Another major milestone of the last few years was a tribute show at the Disney Music Hall in LA, where the likes of No Age, Dave Grohl, The Hold Steady and Margaret Cho (whose rendition of ‘Your Favorite Thing’ turns one of Bob’s cuddliest moments into something bordering on sexy) all performed songs from all corners of Bob’s catalogue. Footage from the show, released via Kickstarter as the film See A Little Light, shows a Bob Mould who is in his element, albeit also trying to shake off a monster cold. However, it doesn’t exactly chime with the punk rock idealism of his youth. I ask him what his younger self would have made of all the fuss, and his answer is a typically deadpan mutter.

“Get ‘em the fuck out of here!” He laughs. “What the fuck? Of course! That’s exactly what I would have thought…” However, the performances showed Mould some interesting sides to his own work that he hadn’t otherwise considered. “Seeing what Craig did, where he did the preamble for ‘Real World’ as if he’s John Giorno, it was like “Oh!
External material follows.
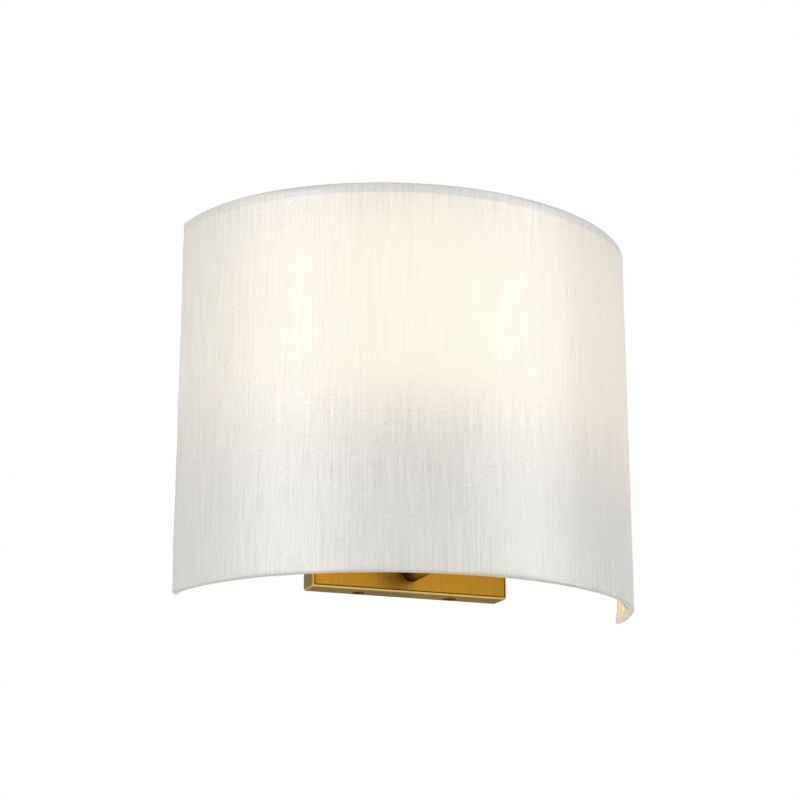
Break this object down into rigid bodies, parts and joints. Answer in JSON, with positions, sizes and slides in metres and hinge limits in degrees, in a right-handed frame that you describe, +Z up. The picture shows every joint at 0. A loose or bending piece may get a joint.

I didn’t really see that coming.” Likewise, Ryan Adams’ astonishing solo versions of ‘Black Sheets of Rain’ and ‘Heartbreak a Stranger’, released as a limited 7″ for last year’s Record Store Day, ”silenced the whole place.” Mould continues, “I remember telling him a couple days after when I sent a note to thank him ‘You realise that I’m probably never going to play ‘Black Sheets of Rain’ again in my life after that?’”

The film was financed through Kickstarter, a move which the business-savvy singer chose out of necessity. “We went to cable channels, and they were like ‘Oh yeah, we’d love to help!’” However, the amounts they offered “wouldn’t even cover the origination fee for shooting at Disney Hall.” The project eventually raised $102,000. ”I think it’s a great model,” Mould continues. “Will it be around in two years? I don’t know. It seems to be where this is all heading, is the personalisation of the goods to the consumer, as opposed to just putting out a CD for £12.”
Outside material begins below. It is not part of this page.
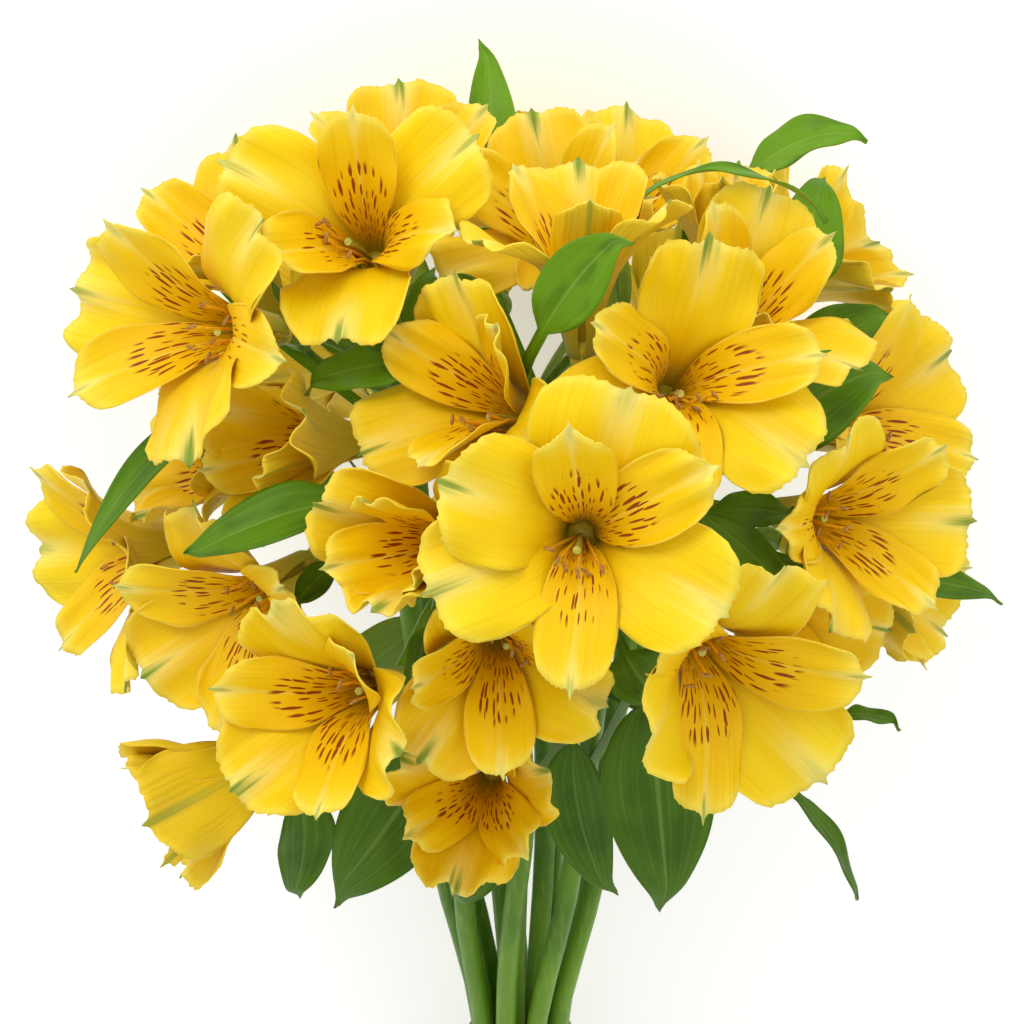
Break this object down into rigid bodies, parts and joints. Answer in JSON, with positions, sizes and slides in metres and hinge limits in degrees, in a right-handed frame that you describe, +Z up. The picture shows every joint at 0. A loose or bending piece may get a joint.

However, at other points, Bob has not been so lucky; a poor deal with Virgin Records left him without the rights to his first two solo records. “I have nobody to blame but myself,” he tells me candidly, and hints that they are unlikely to get the same lovingly-repackaged treatment as his work with Sugar. “Anything can be reissued – but there’s a price for that.” Consequently, Mould exercises a certain amount of caution in his business dealings: “I still get people coming up to me and saying ‘Yeah, work with this company, they’re gonna revolutionise everything!’” He chuckles. “And they’re out of business in eight months!” Still, releasing his latest album on a label as illustrious as Merge in this day and age does have him pondering the state of the industry today. “The distractions are great, the profits are low and the incentives are a lot different than when Hüsker Dü started. Now, it seems like everybody’s in five bands, everybody gives their music away…”
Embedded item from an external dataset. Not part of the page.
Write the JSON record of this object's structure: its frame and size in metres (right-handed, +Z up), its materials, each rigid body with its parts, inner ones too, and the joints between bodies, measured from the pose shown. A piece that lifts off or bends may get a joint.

However, punk rock has become big business, and the eighties hardcore scene has finally become part of the canon of rock and roll – something which Mould thinks is well deserved. “I’m not surprised. If you ask any longtime musician, or even music fans, they’re gonna argue for their period. Late sixties – ‘Oh my god, there was war and strife and drugs, and nothing’s ever been like that since.’ And if you ask heavy metal bands from the seventies – ‘Oh, there was cocaine and groupies and jetplanes and there’ll never be anything like that!’ And if you ask somebody like me, I’ll say ‘Yeah, we fuckin’ starved and had these bizarre travails on the road that nobody will ever go through.’ Nobody will ever have anything like that again.”

Yet, people continue to want to relive those memories, to the point where there are even two versions of idealistic hardcore stalwarts Black Flag operating in 2013; the band’s head honcho Greg Ginn (and boss of Hüsker Dü’s old label SST) claimed the original name and a more recent line-up, while members of the Damaged-era band make up a (slightly) differently-monikered group. When I ask Bob his thoughts on the split, he immediately replies “I am totally going to see Flag.” That’s the one without Ginn, right? Mould’s mouth curves into a wry smile. “That’s the one without Greg – that would be Fun Flag!”

And, compared with his older self, Bob Mould of today may well be Fun Bob; his Cockpit set opens with the first half of Copper Blue in sequence, before seamlessly diving into the more recent material, and eventually encoring with a trilogy of songs from Flip Your Wig. There are no slow songs to be found – when I ask him beforehand if Copper Blue‘s brutal highlight ‘The Slim’ will make an appearance, he brushes the question off, telling me “ahhhh, we’re done with that.” The show’s energy levels are so high, the songs so catchy, and the playing so intense, you can barely tell which songs come from which era of his career – and, after the gig’s ninety-minute sonic assault, you can’t help but think that that’s exactly how Bob Mould would prefer it.